Whether it is oil theft or leakages or forward sales, subsidies or outright stealing, the rent seeking and extraction in the upstream sector will be the death of any policy if it is not checked, according to multiple sources with knowledge of Nigeria’s opaque oil and gas sector.

The CBN needs to make sure the federal government understands that the gains seen with the naira are not sustainable without more stable forex liquidity.

“The underlying causes of naira collapse were the twin curse of over supply of naira through ways and means the disappearance of dollar liquidity from NNPC,” a source familiar with the matter said.

“The CBN can only deal with the first and in the process attract hot money. The government must deal with the second and this is where vested interests remain a threat to all of us,” the source said.

“Even though in theory we have implemented the Petroleum Industry Act, nothing has changed. Same people. Business as usual,” another source said.

“The CBN must continue with this battle within the government. I am sure the Governor and the CME have started seeing the network of vested interests holding this nation by the jugular. They are extremely powerful and entrenched and they co-opt key members of any government in power,” the source added.
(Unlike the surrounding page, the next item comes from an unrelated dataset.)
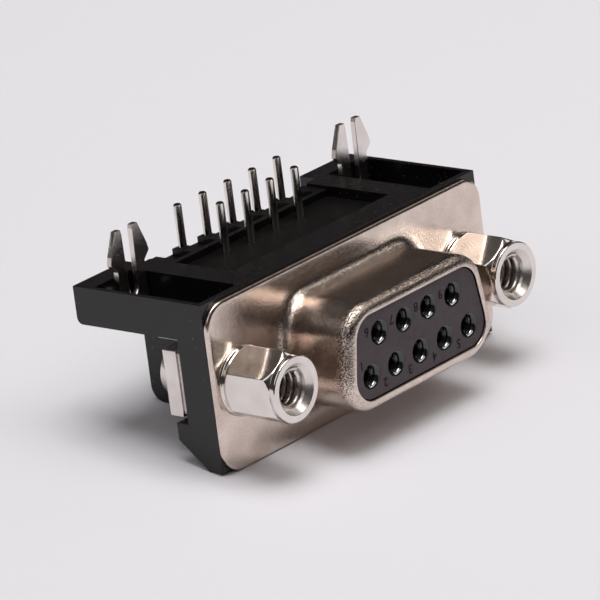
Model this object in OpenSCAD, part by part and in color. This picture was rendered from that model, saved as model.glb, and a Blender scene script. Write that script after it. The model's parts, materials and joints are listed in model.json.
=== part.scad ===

Cardoso will also be needing Edun’s help to fasttrack planned government assets sales.

It was through the sale of its land assets to the UAE that Egypt boosted investor confidence in its monetary reforms.

Egypt agreed in February to sell the development rights to a prime Mediterranean resort destination to Abu Dhabi for $24 billion, the same period it floated its currency and raised interest rates.

The results have been telling with the country receiving over $8 billion in inflows since then, helping the Egyptian pound to a rally.

The presidency also needs to come up with more long-term steps to raise the quality of local schools and health facilities to cut spending by Nigerians abroad, in order to ease the pressure on dollar demand.

There’s also a need for plans on how to loosen up the economy and bring in more private capital whether it is in the rail or power sector.